Before/after examples: • Before: 'You have a new message' → After: 'Sarah: Are we still meeting at 3pm?' • Before: 'Check out what's new!' → After: 'Your flight AA123 gate changed to B12' • Before: 'We miss you! Come back and...' → After: 'Your weekly report is ready — engagement up 12%'
Push notification copy is the text content delivered to a user's device outside of the active application context — appearing on lock screens, notification centers, and banners — and it represents one of the most consequential forms of UX writing because it interrupts users in their lives and must justify that interruption in a single glance or risk being permanently silenced. The stakes are exceptionally high because users who find push notifications irrelevant, poorly timed, or badly written do not simply ignore them — they disable notifications entirely, severing one of the most powerful re-engagement channels a product has. Well-crafted push notification copy drives engagement, retention, and revenue by delivering the right message with the right tone at the right moment, while poorly written notifications train users to associate the product with annoyance and lead to uninstalls.
Duolingo sends push notifications that leverage the user's existing commitment — 'You're on a 15-day streak! Don't break it now' — personalizing the message with the user's actual data and using loss aversion to create urgency without being aggressive or manipulative. The copy is concise enough to display fully on any device, the tone matches the app's encouraging personality, and the notification arrives at a time calibrated to the user's typical practice window, making it feel helpful rather than intrusive. This approach maintains Duolingo's industry-leading retention rates because the notifications feel like reminders from a supportive friend rather than marketing messages from a company.
Uber sends push notifications that are precisely timed and contextually relevant — 'Your driver Ahmad is arriving in 2 minutes' includes the specific information the user needs at that exact moment, making the notification feel like a useful service rather than an interruption. The copy is action-oriented and contains only the information needed to make a decision or take an action, with no filler language or branding messages diluting the signal. This model demonstrates that the best push notifications are the ones users would actively want to receive, because they deliver timely, personalized value that the user cannot get by opening the app on their own initiative.
A retail app sends daily push notifications with generic promotional copy like 'Check out our amazing deals! Shop now for savings up to 50% off!' — messages that contain no personalization, no relevance to the user's browsing history or preferences, and no time-sensitive reason to act now rather than later. Users quickly learn that the notifications never contain information they care about, leading to a cascading pattern of notification disabling, app backgrounding, and eventual uninstallation, with analytics showing that the aggressive push strategy increased short-term sessions by 3% while increasing 30-day uninstall rates by 22%. The app would retain more users by sending fewer, highly relevant notifications than by blasting generic promotions that treat the push channel as a free advertising billboard.
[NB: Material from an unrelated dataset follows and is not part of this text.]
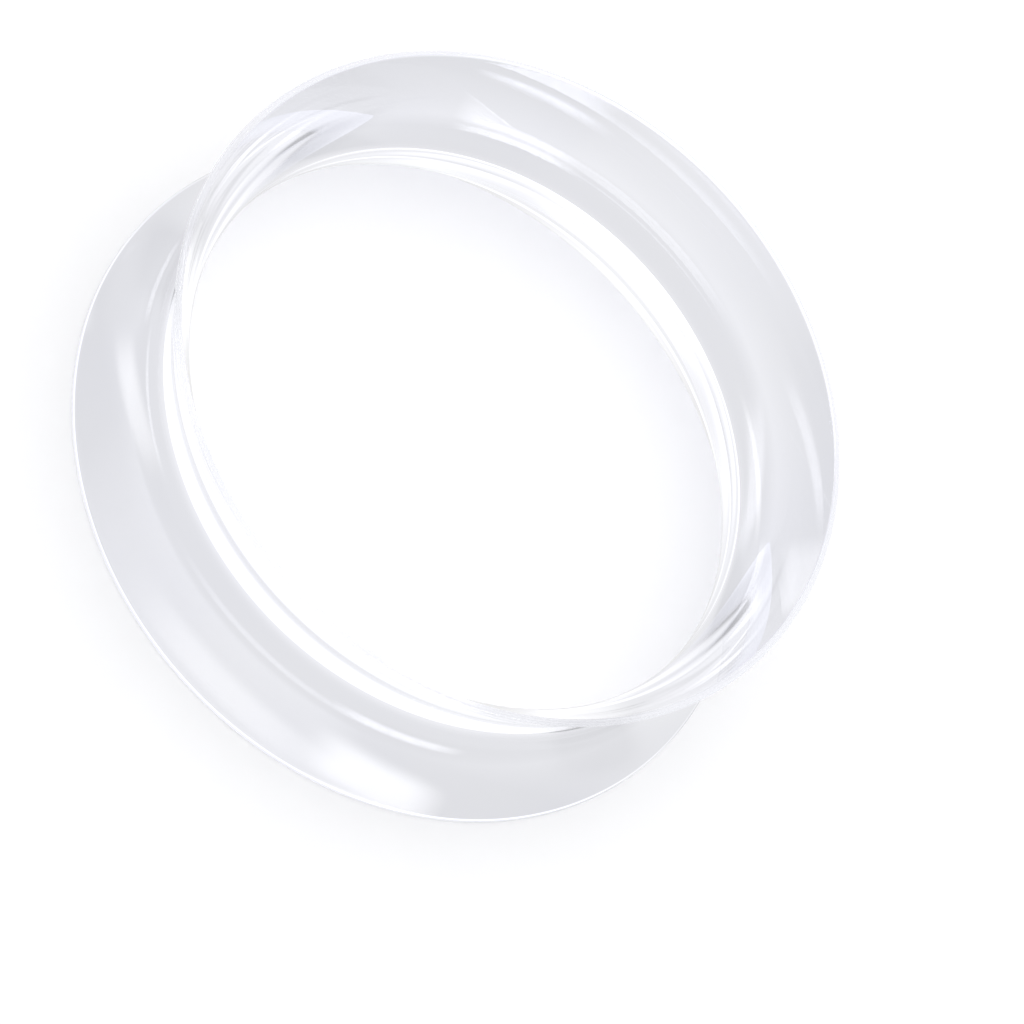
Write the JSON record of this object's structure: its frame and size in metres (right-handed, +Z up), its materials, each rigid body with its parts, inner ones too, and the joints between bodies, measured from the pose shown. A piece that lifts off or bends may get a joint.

• The most common mistake is writing push notification copy without testing it on actual device screens — writers craft messages in a document or CMS field without seeing how truncation, font size, and notification grouping affect readability on iOS and Android, resulting in messages that lose their meaning when the critical information appears after the truncation point. Another frequent error is treating push notifications as a marketing broadcast channel rather than a service communication tool, flooding users with promotional messages that provide no immediate personal value and training them to mentally filter out all notifications from the app. Teams also fail to differentiate notification tone by urgency and category — a security alert, a social interaction, and a promotional offer should not all read with the same casual enthusiasm, because tonal consistency across notification types teaches users that nothing is truly important.